Early Big East Leader. Pittsburgh 74, Cincinnati 71. Pitt earned its second big road win three days by going into Cincinnati and taking early command of the Big East standings at 3-0 with two of their four toughest road trips behind them already. How are they doing it? Well, it helps to have Gilbert Brown (17/3) back from suspension and Jermaine Dixon (10/5) back from a broken foot, but just as the Panthers did at Syracuse on Saturday, they’re making a living at the line. As the road team, Pitt had twelve more attempts than Syracuse, and sixteen more tonight. This is a surefire signal of aggressiveness on offense, and with Ashton Gibbs (19/3) already playing as one of the most efficient offensive players in America (ORtg = 119.5) combined with the typical Panther defense, we shouldn’t be surprised if once again Pittsburgh is in the conference title race.

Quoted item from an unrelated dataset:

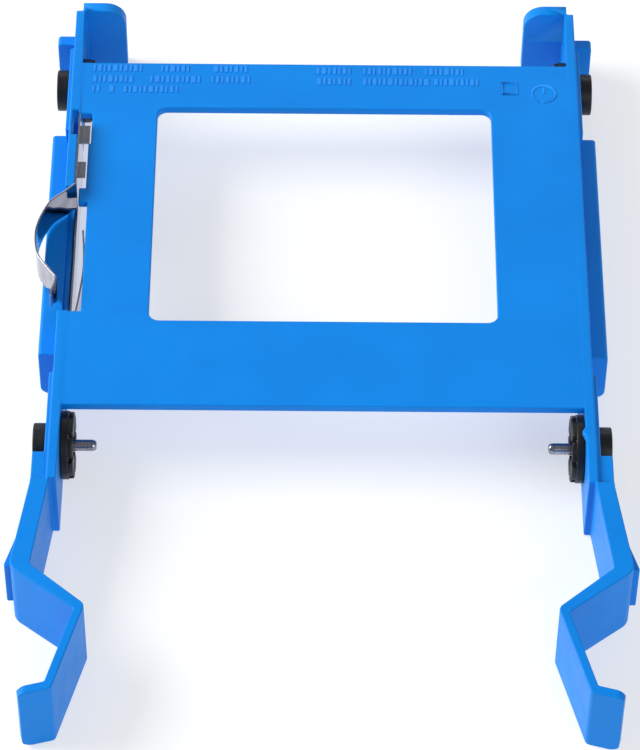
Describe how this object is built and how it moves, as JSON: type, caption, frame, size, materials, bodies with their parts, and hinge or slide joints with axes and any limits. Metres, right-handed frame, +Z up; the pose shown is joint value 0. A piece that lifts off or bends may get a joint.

Other Games of National Interest.
- #19 Florida State 94, Texas A&M – Corpus Christi 54. Just two days after TAMU-CC forced #2 Texas into a close battle, FSU was having none of it. The Seminoles hit twelve threes and held the Islanders to 29% from the field and 16% from three in another stellar defensive effort, their seventh straight holding an opponent under 37% shooting.
- Northeastern 62, VCU 57. A nice upset road win for Northeastern, who got 23/7 from Manny Akado and forced Larry Sanders into a tough shooting night (6-16) from the field. The CAA is already shaping up as a pretty balanced among the top half of the league.
- UNC-Wilmington 62, William & Mary 61. Perhaps the hype was a bit too much pressure for W&M, as Wilmington’s John Fields tipped in a miss with 3.4 seconds remaining to knock off the Tribe for their first loss in nearly two months. We’re not giving up on them, though, as a second-place finish coule be enough for an at-large in the CAA this year.